Process Over FOMO: Let the Open Breathe

At that point we had two choices:

  1. Keep banging orders into the system and risk slippage, errors, or crossing spreads in the first, most chaotic minutes of the day, or
  2. Accept that the rotation will happen on regular-session liquidity, let the XLP and UVXY orders execute, and then reassess once the dust settles.

We chose door #2.

Decision #3: let the queued XLP exit and UVXY trim go off after the opening bell, then reassess allocation and AI strength in the 15:30 ET session rather than forcing fresh buys into the opening scramble.

Practically, that means:

  • Stop floors across the book are unchanged.
  • The hedge remains on, just modestly downsized.
  • The core direction of travel is clear: concentrate more into high-vol AI (NVDA, QQQ) as capital is freed, not derisk the entire structure.

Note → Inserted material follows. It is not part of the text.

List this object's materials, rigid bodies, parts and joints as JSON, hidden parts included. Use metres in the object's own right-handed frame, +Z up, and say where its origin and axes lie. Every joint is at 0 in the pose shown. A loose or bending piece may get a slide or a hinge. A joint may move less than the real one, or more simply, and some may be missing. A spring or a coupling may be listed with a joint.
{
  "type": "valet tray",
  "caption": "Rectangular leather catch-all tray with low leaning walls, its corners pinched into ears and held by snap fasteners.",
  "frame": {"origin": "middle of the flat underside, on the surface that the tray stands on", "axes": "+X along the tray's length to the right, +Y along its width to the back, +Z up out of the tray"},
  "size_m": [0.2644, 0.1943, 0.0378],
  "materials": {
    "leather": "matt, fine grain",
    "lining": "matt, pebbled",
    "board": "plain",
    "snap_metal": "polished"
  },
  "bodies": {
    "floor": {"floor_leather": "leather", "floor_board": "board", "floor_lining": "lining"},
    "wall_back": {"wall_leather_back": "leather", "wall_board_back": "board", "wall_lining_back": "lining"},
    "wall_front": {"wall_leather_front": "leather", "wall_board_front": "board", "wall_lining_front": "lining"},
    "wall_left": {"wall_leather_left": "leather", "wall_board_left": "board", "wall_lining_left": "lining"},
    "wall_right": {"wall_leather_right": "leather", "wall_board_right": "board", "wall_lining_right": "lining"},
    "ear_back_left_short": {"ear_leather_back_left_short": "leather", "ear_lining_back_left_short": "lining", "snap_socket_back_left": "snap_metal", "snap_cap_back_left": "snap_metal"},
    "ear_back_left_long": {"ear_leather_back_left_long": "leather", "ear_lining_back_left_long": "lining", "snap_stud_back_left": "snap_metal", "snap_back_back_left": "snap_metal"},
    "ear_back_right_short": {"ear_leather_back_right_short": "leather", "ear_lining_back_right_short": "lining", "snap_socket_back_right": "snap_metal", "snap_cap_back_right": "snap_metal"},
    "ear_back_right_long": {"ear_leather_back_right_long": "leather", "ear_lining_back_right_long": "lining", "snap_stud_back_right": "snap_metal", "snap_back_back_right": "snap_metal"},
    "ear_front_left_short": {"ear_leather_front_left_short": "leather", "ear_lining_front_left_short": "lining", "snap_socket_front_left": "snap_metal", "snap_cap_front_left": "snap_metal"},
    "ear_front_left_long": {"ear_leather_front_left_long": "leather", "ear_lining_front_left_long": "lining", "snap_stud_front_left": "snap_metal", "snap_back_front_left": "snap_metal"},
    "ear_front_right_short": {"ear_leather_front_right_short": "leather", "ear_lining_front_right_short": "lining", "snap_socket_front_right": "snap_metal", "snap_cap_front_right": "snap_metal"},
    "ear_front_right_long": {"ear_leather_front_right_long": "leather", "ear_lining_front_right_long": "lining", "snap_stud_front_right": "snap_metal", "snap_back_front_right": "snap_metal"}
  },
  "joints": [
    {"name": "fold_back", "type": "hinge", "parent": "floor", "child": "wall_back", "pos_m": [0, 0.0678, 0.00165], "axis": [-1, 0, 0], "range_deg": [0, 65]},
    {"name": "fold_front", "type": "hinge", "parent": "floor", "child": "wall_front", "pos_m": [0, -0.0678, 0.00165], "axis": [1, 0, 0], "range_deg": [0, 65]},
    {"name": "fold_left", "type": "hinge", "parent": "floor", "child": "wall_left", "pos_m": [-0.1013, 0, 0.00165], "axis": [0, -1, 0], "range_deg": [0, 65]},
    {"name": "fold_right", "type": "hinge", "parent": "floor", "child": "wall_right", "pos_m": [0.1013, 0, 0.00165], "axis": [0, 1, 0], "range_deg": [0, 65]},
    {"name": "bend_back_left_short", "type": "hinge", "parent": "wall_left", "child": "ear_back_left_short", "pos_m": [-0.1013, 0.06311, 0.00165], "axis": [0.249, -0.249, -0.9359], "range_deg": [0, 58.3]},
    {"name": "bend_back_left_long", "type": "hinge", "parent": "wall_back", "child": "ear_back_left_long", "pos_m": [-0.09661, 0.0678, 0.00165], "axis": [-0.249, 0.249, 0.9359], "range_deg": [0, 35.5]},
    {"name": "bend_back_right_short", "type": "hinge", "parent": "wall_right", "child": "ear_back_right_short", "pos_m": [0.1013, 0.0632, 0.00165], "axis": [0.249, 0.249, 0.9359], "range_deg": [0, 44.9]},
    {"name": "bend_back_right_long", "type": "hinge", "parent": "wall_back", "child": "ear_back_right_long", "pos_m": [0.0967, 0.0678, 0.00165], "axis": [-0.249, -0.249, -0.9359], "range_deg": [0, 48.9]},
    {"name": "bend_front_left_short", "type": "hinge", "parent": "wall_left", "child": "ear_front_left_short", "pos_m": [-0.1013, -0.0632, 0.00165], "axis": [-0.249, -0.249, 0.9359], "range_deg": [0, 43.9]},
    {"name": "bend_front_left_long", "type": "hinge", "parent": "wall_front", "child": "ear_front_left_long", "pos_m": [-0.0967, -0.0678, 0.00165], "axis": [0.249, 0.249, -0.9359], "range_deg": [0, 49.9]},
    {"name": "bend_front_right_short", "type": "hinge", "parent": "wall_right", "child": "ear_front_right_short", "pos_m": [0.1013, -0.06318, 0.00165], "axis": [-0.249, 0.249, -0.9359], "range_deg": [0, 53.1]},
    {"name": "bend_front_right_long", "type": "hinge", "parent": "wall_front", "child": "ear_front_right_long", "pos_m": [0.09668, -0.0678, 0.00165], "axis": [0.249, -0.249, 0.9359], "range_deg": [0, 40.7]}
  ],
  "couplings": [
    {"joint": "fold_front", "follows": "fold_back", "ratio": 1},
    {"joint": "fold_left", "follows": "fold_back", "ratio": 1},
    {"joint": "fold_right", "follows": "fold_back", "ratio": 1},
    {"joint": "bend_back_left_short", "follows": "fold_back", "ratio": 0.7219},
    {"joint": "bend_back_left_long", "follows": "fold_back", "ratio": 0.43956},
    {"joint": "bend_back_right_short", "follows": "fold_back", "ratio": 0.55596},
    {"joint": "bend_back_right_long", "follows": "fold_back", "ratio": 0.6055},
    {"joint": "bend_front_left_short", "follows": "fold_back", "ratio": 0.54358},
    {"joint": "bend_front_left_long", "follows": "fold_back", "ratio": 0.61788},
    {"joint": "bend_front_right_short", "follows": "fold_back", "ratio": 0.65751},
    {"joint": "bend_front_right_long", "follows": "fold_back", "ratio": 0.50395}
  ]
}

What We’re Watching Into the Close

Between now and the 15:30 ET review, our focus is on:

  • Follow-through in NVDA and the AI complex: Are we seeing true multi-day potential (trend and breadth across semis, cloud, infra) or a single-session relief spike?
  • Index behavior vs. hedges: How does UVXY trade relative to realized intraday vol in QQQ and NVDA? If UVXY bleeds faster than expected while AI holds trend, the case for another small hedge downsize grows.
  • Rotation out of defensives: Does the market systematically punish low-vol, defensive pockets like staples, utilities, and bond proxies today, reinforcing the decision to treat XLP as dead capital for this mandate?
  • Macro headline risk: Any surprise Fed or macro headlines that could flip the risk-on script intraday.

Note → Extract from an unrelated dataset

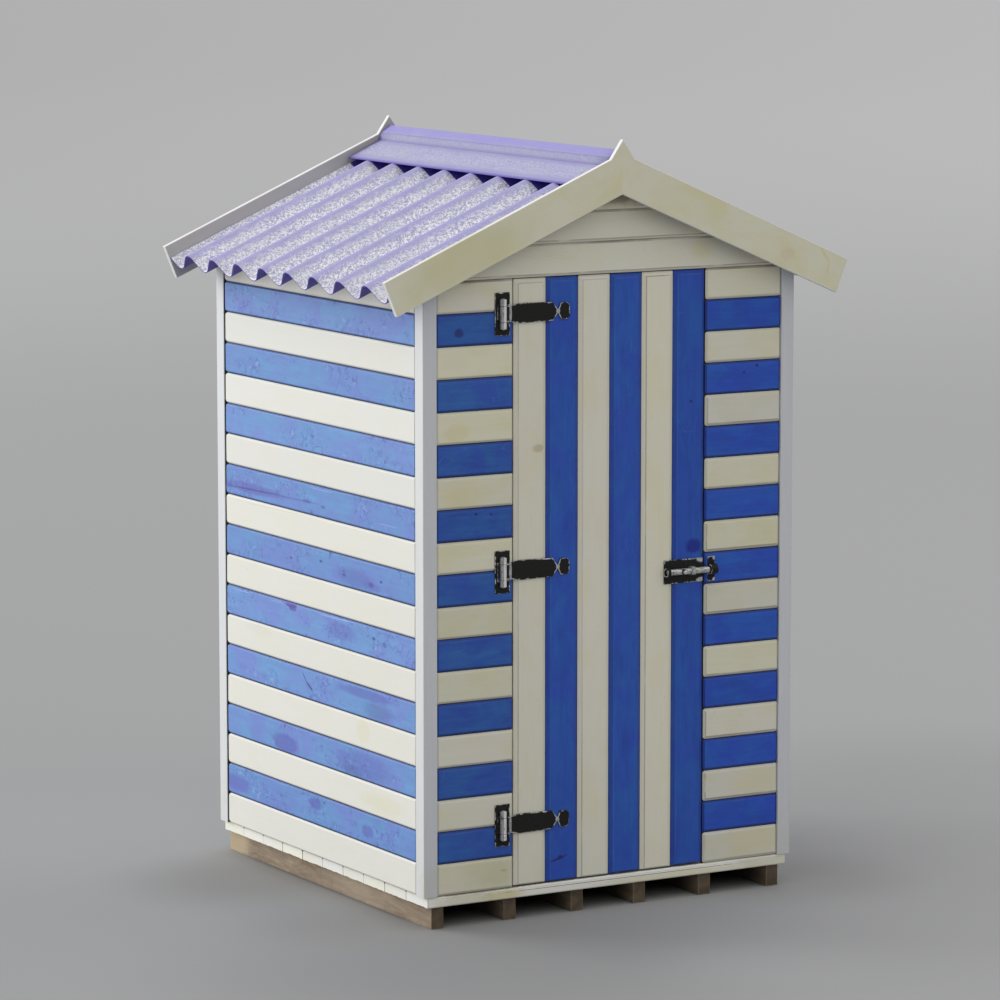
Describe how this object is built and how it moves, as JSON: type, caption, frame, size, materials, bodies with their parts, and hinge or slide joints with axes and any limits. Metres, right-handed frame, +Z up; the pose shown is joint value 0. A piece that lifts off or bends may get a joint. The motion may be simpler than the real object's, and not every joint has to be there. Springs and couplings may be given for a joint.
{
  "type": "beach hut",
  "caption": "Small timber beach hut with striped horizontal boards, a ledged and braced door on tee hinges, a sliding bolt, and a corrugated pitched roof between bargeboards.",
  "frame": {"origin": "on the ground below the middle of the hut, at the bottom centre of its box", "axes": "+Z up; -Y out of the doorway; +X to the right when facing the door"},
  "size_m": [1.68, 1.514, 2.429],
  "materials": {
    "bearer_timber": "weathered bare timber",
    "floor_paint": "worn off-white paint",
    "post_paint": "satin light grey paint",
    "striped_boards": "painted boards in alternate blue and cream",
    "cream_paint": "worn cream paint",
    "bare_timber": "sawn bare softwood",
    "roof_sheeting": "lilac corrugated sheeting, speckled white",
    "barge_paint": "worn cream paint",
    "black_iron": "black paint worn to bright metal at the edges",
    "worn_steel": "dull stained steel"
  },
  "bodies": {
    "hut": {"bearers": "bearer_timber", "floor_deck": "floor_paint", "post_front_left": "post_paint", "post_front_right": "post_paint", "post_back_left": "post_paint", "post_back_right": "post_paint", "wall_left": "striped_boards", "wall_right": "striped_boards", "wall_back": "striped_boards", "front_wall_left": "striped_boards", "front_wall_right": "striped_boards", "front_gable": "cream_paint", "back_gable": "cream_paint", "side_rails": "bare_timber", "back_rails": "bare_timber", "front_rails": "bare_timber", "wall_plates": "bare_timber", "wall_studs": "bare_timber", "door_post_left": "bare_timber", "door_post_right": "bare_timber", "door_head": "bare_timber", "door_stop": "bare_timber", "ridge_beam": "bare_timber", "roof_battens": "bare_timber", "roof_sheet_left": "roof_sheeting", "roof_sheet_right": "roof_sheeting", "ridge_cap": "roof_sheeting", "bargeboard_front_left": "barge_paint", "bargeboard_front_right": "barge_paint", "bargeboard_back_left": "barge_paint", "bargeboard_back_right": "barge_paint", "hinge_plate_bottom": "black_iron", "hinge_plate_middle": "black_iron", "hinge_plate_top": "black_iron", "hinge_pins": "worn_steel", "bolt_keeper": "black_iron"},
    "door": {"door_leaf": "striped_boards", "door_ledges": "bare_timber", "door_braces": "bare_timber", "hinge_strap_bottom": "black_iron", "hinge_strap_middle": "black_iron", "hinge_strap_top": "black_iron", "bolt_plate": "black_iron"},
    "bolt": {"bolt_rod": "worn_steel"}
  },
  "joints": [
    {"name": "door_hinge", "type": "hinge", "parent": "hut", "child": "door", "pos_m": [-0.398, -0.7065, 0], "axis": [0, 0, -1], "range_deg": [0, 150]},
    {"name": "bolt_slide", "type": "slide", "parent": "door", "child": "bolt", "axis": [1, 0, 0], "range_m": [-0.018, 0.02]}
  ]
}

The playbook is intentionally simple: stay fully invested, keep the hedge, and use days like this to migrate the book toward the parts of the market that actually move the needle for a speculative, news-driven swing strategy. If the AI narrative holds and the tape confirms, we’d rather be arguing about how much upside we left on the table than explaining why our capital was hiding in staples while NVDA rewrote the story again.

Again, this log is for documentation of one speculative process, not a recommendation to buy or sell any security.